Barbados happens to be the leading beneficiary of intra-regional non-oil trade and functional co-operation within Caricom and, therefore, has an obligation to Barbados to be mindful of sending mixed signals in its interpretation and application of the landmark judgement of the CCJ in relation to the right of Caricom citizens to unhindered access at regional ports of entry, including its own.

Prime Minister Stuart

Yet, in last Monday’s Daily Nation, Prime Minister Stuart was voicing his “concerns” about hassle-free movement within Caricom at a public meeting. In particular, the provision for “automatic” six-month stay for community nationals visiting Barbados that could be misused to “attract the unemployed and criminals…” from other community states.
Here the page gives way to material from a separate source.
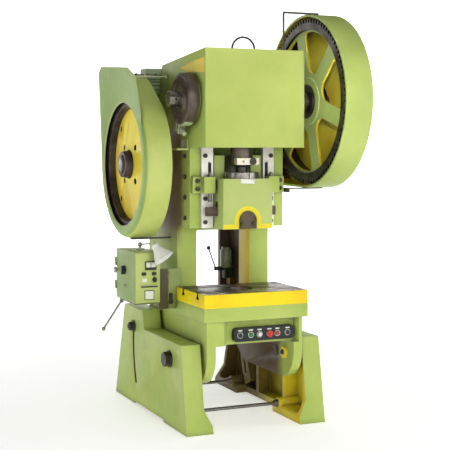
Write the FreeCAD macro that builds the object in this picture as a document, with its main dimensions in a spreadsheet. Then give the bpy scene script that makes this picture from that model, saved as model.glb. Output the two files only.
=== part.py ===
import FreeCAD, Part
import math
import operator
import os
from types import SimpleNamespace

import Sketcher
from FreeCAD import Placement, Rotation, Vector

# A geared, inclinable, open-back C-frame stamping press.
# Frame: X to the right seen from the front, Y to the back, Z up. The origin is on the
# floor, at the centre of the four foundation bolts. All lengths are millimetres.

SIZES = {
    # main lines: the crank across the head, the drive shaft behind and below it
    "crank_line": -475,
    "crank_level": 2135,
    "drive_line": 5,
    "gear_module": 12,
    "gear_teeth": 91,
    "pinion_teeth": 16,
    "tooth_backlash": 0.8,
    "slide_stroke": 120,
    # running and seating clearances
    "seat_gap": 0.3,
    "shaft_gap": 0.06,
    "bolt_gap": 0.5,
    # legs
    "leg_spread": 153,
    "leg_outer": "=frame_half + leg_spread",
    "post_width": 130,
    "foot_width": 185,
    "foot_flare": 150,
    "foot_edge": 45,
    "front_foot": -731,
    "front_shoulder": -632,
    "ledge_level": 560,
    "step_foot": 93,
    "step_head": 117,
    "leg_level": 687,
    "rear_shoulder": 509,
    "rear_foot": 723,
    "foot_length": 420,
    "foot_relief": 15,
    "leg_web": 30,
    "leg_wall": 38,
    "leg_rib": 34,
    "leg_floor": 58,
    "leg_corner": 28,
    "first_rib": -372,
    "second_rib": 56,
    "slot_band_half": 52,
    "foundation_edge": 81,
    "foundation_across": "=leg_outer - foundation_edge",
    "foundation_along": 600,
    "foundation_hole": 14,
    # leaning joint
    "pivot_line": -424,
    "pivot_level": 443,
    "pivot_pin": 35,
    "pivot_boss": 88,
    "lock_reach": 735,
    "lock_angle": 8.5,
    "lock_pin": 17,
    "lean_angle": 30,
    # tie rods
    "tie_pin": 12,
    "tie_level": 75,
    "front_tie": -400,
    "rear_tie": 398,
    "tie_boss": 36,
    "tie_stand": 8,
    "tie_thread": 55,
    # frame casting
    "frame_half": 340,
    "frame_plate": 62,
    "pillar_inner": 200,
    "throat_line": -167,
    "pillar_depth": 185,
    "frame_rear": 400,
    "rear_flange": 40,
    "crown_web": 60,
    "bed_lip": 28,
    "bed_half": "=frame_half + bed_lip",
    "bed_front": -719,
    "bed_depth": 495,
    "bed_flange": 86,
    "bed_under": "=bed_level - bed_flange",
    "bed_level": 797,
    "bolster_thickness": 90,
    "body_front": -692,
    "body_floor": 285,
    "body_corner": 195,
    "body_rear_floor": 480,
    "apron_line": -640,
    "apron_height": 163,
    "apron_floor": "=bed_under - apron_height",
    "apron_plate": 40,
    "guide_front": -399,
    "guide_floor": 1290,
    "cheek_proud": 10,
    "head_half": "=frame_half + cheek_proud",
    "head_front": -697,
    "head_floor": 1822,
    "head_top": 2456,
    "head_top_rear": 2396,
    "head_rear": 96,
    "hood_rear": 147,
    "hood_level": 2318,
    "shelf_level": 1990,
    "cover_sheet": 6,
    "die_hole": 110,
    "frame_front": "=head_front + cover_sheet",
    "tie_nut": 29,
    "tie_nut_length": 34,
    "pivot_washer": 9,
    "pivot_head": 44,
    "lock_head": 14,
    "lock_washer": 8,
    "lock_nut": 28,
    "lock_end": 16,
    "slot_mouth": 24,
    "slot_foot": 42,
    "slot_foot_height": 17,
    "slot_depth": 42,
    "slot_spacing": 253,
    "bolster_screw_edge": 43,
    "bolster_screw_x": "=bed_half - bolster_screw_edge",
    "bolster_screw_y": 195,
    "screw_head": 18,
    "screw_sink": 30,
    "cover_rim": 24,
    "gib_proud": 20,
    "rail_slot_edge": 28,
    "rail_slot_x": "=slide_half + rail_slot_edge",
    "rail_slot_z": 1638,
    "gib_bolt": 9,
    "gib_bolt_edge": 24,
    "gib_bolt_x": "=gib_outer - gib_bolt_edge",
    "gib_bolt_low": 1330,
    "gib_bolt_mid": 1485,
    "gib_bolt_high": 1768,
    "side_bolt_line": -325,
    "side_bolt_level": 1354,
    "side_bolt_pitch": 137,
    "side_bolt_head": 14,
    "bar_offset": 13,
    "bar_line": "=crank_line + bar_offset",
    "stop_reach": 26,
    "stop_inset": 8,
    "stop_outer": "=frame_half - stop_inset",
    "stop_space": 18,
    "stop_inner": "=slide_half + stop_space",
    "stop_floor": 1522,
    "stop_height": 108,
    "stop_screw_edge": 28,
    "stop_x": "=stop_inner + stop_screw_edge",
    "stop_screw": 11,
    "stop_drop": 42,
    "stop_bolt_edge": 32,
    "stop_bolt_x": "=stop_outer - stop_bolt_edge",
    "bush_wall": 12,
    "housing_flange": 12,
    "housing_lip": 24,
    "drive_journal": 58,
    "web_main": 95,
    "web_pin": 88,
    "retainer_room": 48,
    "gear_end_nut": "=gear_start + gear_width + retainer_room",
    "shaft_end": 48,
    "gear_seat": 65,
    "drum_seat": 60,
    "stub_radius": 50,
    "stub_length": 82,
    "stub_end": "=drum_start + drum_width + stub_length",
    "bar_hole": 8,
    "band_thickness": 7,
    "lug_angle": -65,
    "lug_gap": 30,
    "lug_sheet": 12,
    "lug_height": 62,
    "band_bolt": 8,
    "anchor_drop": -330,
    "anchor_height": 70,
    "anchor_line": 122,
    "anchor_width": 104,
    "eye_lift": 0.22,
    "eye_gap": 2,
    "eye_side_gap": 2,
    "eye_wall": 34,
    "eye_corner": 40,
    "rod_radius": 74,
    "rod_bore_depth": 290,
    "clamp_front": 96,
    "clamp_left": 76,
    "clamp_right": 84,
    "clamp_height": 44,
    "clamp_screw": 30,
    "screw_length": 215,
    "seat_hole": 14,
    "seat_floor": 12,
    "seat_radius": 78,
    "ring_radius": 115,
    "ring_height": 42,
    "ring_notches": 8,
    "bar_depth": 38,
    "bar_floor": 1372,
    "bar_height": 60,
    "bar_travel": 33,
    "bar_overhang": 26,
    "bar_reach": "=stop_x + bar_overhang",
    "ejector_hole": 9,
    "shank_radius": 25,
    "shank_depth": 70,
    "arch_half": 62,
    "arch_rise": 56,
    "split_gap": 0.5,
    "clamp_proud": 6,
    "stud_x": 42,
    "stud_rise": 34,
    "stud_radius": 8,
    "throat_corner": 54,
    "arch_corner": 45,
    "casting_wall": 40,
    "recess_left_edge": 118,
    "recess_left": "=recess_left_edge - frame_half",
    "recess_right_edge": 22,
    "recess_right": "=frame_half - recess_right_edge",
    "vee_gap": 0.5,
    "gib_inset": 76,
    "gib_outer": "=frame_half - gib_inset",
    "leg_gap": 2,
    "drive_boss": 105,
    "drive_bearing": 70,
    "housing_bore": 128,
    # slide
    "gib_width": 88,
    "slide_half": "=gib_outer - gib_width",
    "slide_front": -577,
    "slide_drop": 1,
    "slide_floor": "=guide_floor - slide_drop",
    "slide_height": 329,
    "slide_spine": -408,
    "slide_back": -280,
    "spine_top": 1770,
    "guide_vee": 44,
    "guide_vee_line": -344,
    "ball_radius": 62,
    "ball_level": 1556,
    "screw_neck": 42,
    "screw_thread": 50,
    "rod_floor": 1709,
    # crankshaft and what runs on it
    "journal": 75,
    "pin_radius": 60,
    "pin_width": 136,
    "web_thickness": 52,
    "drum_radius": 165,
    "drum_width": 75,
    "drum_stand": 16,
    "drum_start": "=head_half + drum_stand",
    "gear_stand": 124,
    "gear_start": "=head_half + gear_stand",
    "gear_width": 112,
    "gear_web": 36,
    "gear_spokes": 5,
    # guards and drive
    "gear_guard_radius": 585,
    "guard_space": 10,
    "gear_guard_start": "=gear_start - guard_space",
    "guard_room": 71,
    "gear_guard_end": "=gear_start + gear_width + guard_room",
    "guard_sheet": 4,
    "flywheel_radius": 440,
    "wheel_stand": 174,
    "flywheel_start": "=head_half + wheel_stand",
    "flywheel_width": 120,
    "wheel_guard_radius": 500,
    "belt_guard_space": 26,
    "wheel_guard_start": "=flywheel_start - belt_guard_space",
    "wheel_guard_depth": 178,
    "wheel_guard_end": "=wheel_guard_start + wheel_guard_depth",
    "wheel_opening": 430,
    "motor_inset": 57,
    "motor_line": "=frame_rear - motor_inset",
    "motor_rise": 215,
    "motor_level": "=shelf_level + motor_rise",
    "pulley_radius": 85,
    "hub_stand": 8,
    "gear_hub": 115,
    "gear_rim": 505,
    "window_inner": 190,
    "window_outer": 460,
    "window_half": 21,
    "window_angle": 94,
    "shaft_tail": 33,
    "shaft_left_end": "=hub_outer + shaft_tail",
    "pinion_tail": 34,
    "shaft_right_end": "=gear_start + gear_width + pinion_tail",
    "wheel_seat": 50,
    "journal_inset": 88,
    "drive_journal_start": "=frame_half - journal_inset",
    "shaft_middle": 55,
    "hub_inset": 14,
    "hub_inner": "=flywheel_start + hub_inset",
    "hub_length": 117,
    "hub_outer": "=hub_inner + hub_length",
    "shaft_thread": 40,
    "belt_pitch": 26,
    "belt_top": 17,
    "belt_bottom": 10,
    "belt_depth": 11,
    "belt_sink": 0.6,
    "wheel_web": 24,
    "wheel_rim": 382,
    "wheel_hub": 90,
    "hole_ring": 160,
    "outer_hole_ring": 344,
    "wheel_hole": 20,
    "nut_length": 28,
    "motor_gap": 29,
    "motor_end": "=flywheel_start - motor_gap",
    "motor_length": 410,
    "motor_start": "=motor_end - motor_length",
    "motor_radius": 130,
    "motor_fins": 24,
    "motor_foot": 145,
    "motor_foot_half": 120,
    "pinion_guard_radius": 150,
    "guard_lip": 16,
    "belt_guard_rear": 620,
    "belt_guard_shoulder": 621,
    "guard_rod": 7,
    "guard_rod_inset": 43,
    "guard_rod_x": "=frame_half - guard_rod_inset",
    "guard_rod_sink": 14,
    "guard_rod_foot": "=head_top - guard_rod_sink",
    "box_width": 174,
    "box_outer": "=box_inner + box_width",
    "box_stand": 5,
    "box_inner": "=leg_outer + box_stand",
    "box_front": -257,
    "box_depth": 400,
    "box_rear": "=box_front + box_depth",
    "box_floor": 790,
    "box_height": 338,
    "box_top": "=box_floor + box_height",
    "box_corner": 14,
    "box_sheet": 3,
    "door_sheet": 3,
    "bracket_line": "=bed_front + bed_depth + split_gap",
    "bracket_rise": 220,
    "bracket_top": "=box_floor + bracket_rise",
    "bracket_drop": 50,
    "bracket_foot": "=box_floor - bracket_drop",
    "lever_inset": 24,
    "lever_x": "=box_outer - lever_inset",
    "lever_drop": 26,
    "lever_level": "=box_floor - lever_drop",
    "lever_pin": 6,
    "lever_out": 129,
    "lever_down": 186,
    "panel_depth": 34,
    "panel_margin": 105,
    "panel_length": "=recess_right - recess_left - panel_margin",
    "panel_left": "=panel_right - panel_length",
    "panel_corner": 26,
    "panel_edge": 6,
    "recess_slant": 45,
    "recess_slant_right": 20,
    "panel_space": 26,
    "panel_right": "=recess_right - panel_space",
    "panel_height": 90,
    "panel_floor": "=panel_top - panel_height",
    "panel_drop": 56,
    "panel_top": "=bed_under - panel_drop",
    "button_rise": 43,
    "button_level": "=panel_floor + button_rise",
    "collar_wall": 4,
    "collar_height": 7,
    "button_stem": 5,
    "button_depth": 16,
    "light_inset": 64,
    "light_x": "=0 - box_inner - light_inset",
    "light_setback": 220,
    "light_y": "=box_front + light_setback",
    "light_rise": 35,
    "light_elbow": "=box_top + light_rise",
    "shade_neck": 128,
    "shade_pin": 3,
    "arm_aside": 56,
    "shade_x": "=light_x + arm_aside",
    "arm_forward": 322,
    "shade_y": "=light_y - arm_forward",
    "arm_drop": 70,
    "shade_z": "=light_elbow - arm_drop",
    "shade_radius": 72,
    "pump_inset": 97,
    "pump_line": "=frame_rear - pump_inset",
    "pump_stand": 5,
    "pump_floor": "=bed_level + pump_stand",
    "pump_lever_inset": 194,
    "pump_lever_x": "=frame_half - pump_lever_inset",
    "pump_lever_rise": 133,
    "pump_lever_level": "=pump_floor + pump_lever_rise",
    "conduit_line": -600,
    "conduit_x": -45,
    "conduit_rise": 2,
    "conduit_level": "=head_top + conduit_rise",
    "conduit_bend": 80,
    "conduit_radius": 7,
    "hinge_out": 6,
    "hinge_back": 3,
    "hinge_barrel": 5,
    "hinge_pin": 2.5,
    "hinge_length": 28,
    "hinge_leaf": 26,
    "hinge_low": 60,
    "hinge_high": 220,
    "lever_setback": 43,
    "bracket_sheet": 10,
    "meter_left": 70,
    "meter_width": 77,
    "meter_drop": 117,
    "meter_height": 56,
    "meter_frame": 7,
    "meter_proud": 7,
    "small_width": 16,
    "small_height": 22,
    "small_proud": 9,
    "small_level": 185,
    "small_left": 53,
    "small_right": 125,
    "plate_left": 66,
    "plate_width": 67,
    "plate_level": 23,
    "plate_height": 63,
    "switch_line": 213,
    "switch_level": 205,
    "switch_radius": 24,
    "selector_line": 136,
    "selector_level": 156,
    "selector_radius": 15,
    "bar_width": 50,
    "bar_inset": 57,
    "over_inset": 36,
    "over_rise": 44,
    "pump_half": 35,
    "pump_base": 40,
    "pump_base_height": 70,
    "pump_block": 74,
    "pump_block_half": 28,
    "pump_block_height": 150,
    "tank_line": 54,
    "tank_radius": 44,
    "tank_height": 130,
    "cap_radius": 34,
    "cap_height": 22,
    "pump_pin": 5,
    "pump_lever_out": 55,
    "pump_lever_up": 152,
    "lever_bar": 6.5,
    "lever_ball": 14,
    "shade_length": 112,
}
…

While urging Barbadians to respect the CCJ’s ruling, since Barbados was not “any banana, plantain or fig republic” but a country “governed by the rule of law”, he also chose to send a message to immigration and customs officers.

The message? They are not to interpret the court’s reference to ‘hassle-free’ travel “so loosely that people can walk through the airport without anybody asking them anything for fear of being sued…”

The harsh reality is that, to put it mildly, in his anxiety to prevent Barbados from being overrun by the “unemployed and criminal elements” from other Caricom jurisdictions, Prime Minister Stuart may well have unintentionally been more focused on protecting the system as it currently operates at ports of entry in Barbados.

Rather than placing due regard to the CCJ’s emphasis on the need for immigration and customs officials to pay heed to the court’s ruling, the prime minister may have (unintentionally?) conveyed the impression that immigration and customs officials need to be more rigorous in their duties.

The reality

The reality is that on closer inspection, there seems to be a misnomer to speak of an “automatic right” for a community national to be facilitated a six-month stay on arrival in a Caricom state.

For starters, the visitor making this request has to establish proof of being able to sustain himself/herself for such a period without being a burden to the state. Secondly, evidence must be advanced by the immigration/customs authorities to substantiate any claim that the visitor could be a threat to national security.

Therein lies the rub, and where the historic ruling by the CCJ offers useful guidance for immigration and customs authorities.

These authorities simply have to move away from a virtual institutionalised habit of bias in dealing with Caricom visitors and revert to a culture of civility, competence and fairness for which the region’s immigration and customs services had acquired a proud reputation in years past.

Indeed, it would be interesting to have some precise data to substantiate expedient official claims of the six-month stay facility being abused to the social/economic disadvantage and hurt to any of the 15 member countries of Caricom.

When immigration and customs officers are misled into the interpretation of the CCJ’s ruling in reference to “hassle-free” intra-regional travel, it could well send a conflicting signal to what’s really desired and consistent with the letter and spirit of the Revised Treaty of Chaguaramas governing the operations of Caricom.

Readers need to remember that in its ruling the CCJ has explained that the right of “definite entry” by a Caricom national “is part of the broader concept of free movement that entails the right to unrestricted access to, and movement within the jurisdiction of member states”.

This columnist, therefore, thinks that all governments of the community have an obligation to sensitise their respective jurisdictions to the landmark judgement by the CCJ.

New initiatives

They should have arrangements in place to ensure a climate of civility and friendliness, instead of unfriendliness, worse, hostility that make a mockery of the concept of intra-regional freedom of movement as enshrined in the Revised Caricom Treaty.

Significantly, following the troubling remarks at his public meeting, Prime Minister Stuart was by Wednesday engaged at a briefing with immigration officers on matters pertaining to the ruling by the CCJ.

Whatever the outcome, it is to be hoped that positive features will be replacing undesirable ones for visitors to Barbados.

For their part, various countries of the Organisation of the Eastern Caribbean States, among them St Kitts and Nevis, St Lucia, and Dominica, have already begun the process of critically reviewing the status quo for facilitating ‘hassle-free’ travel arrangements for citizens of Caricom.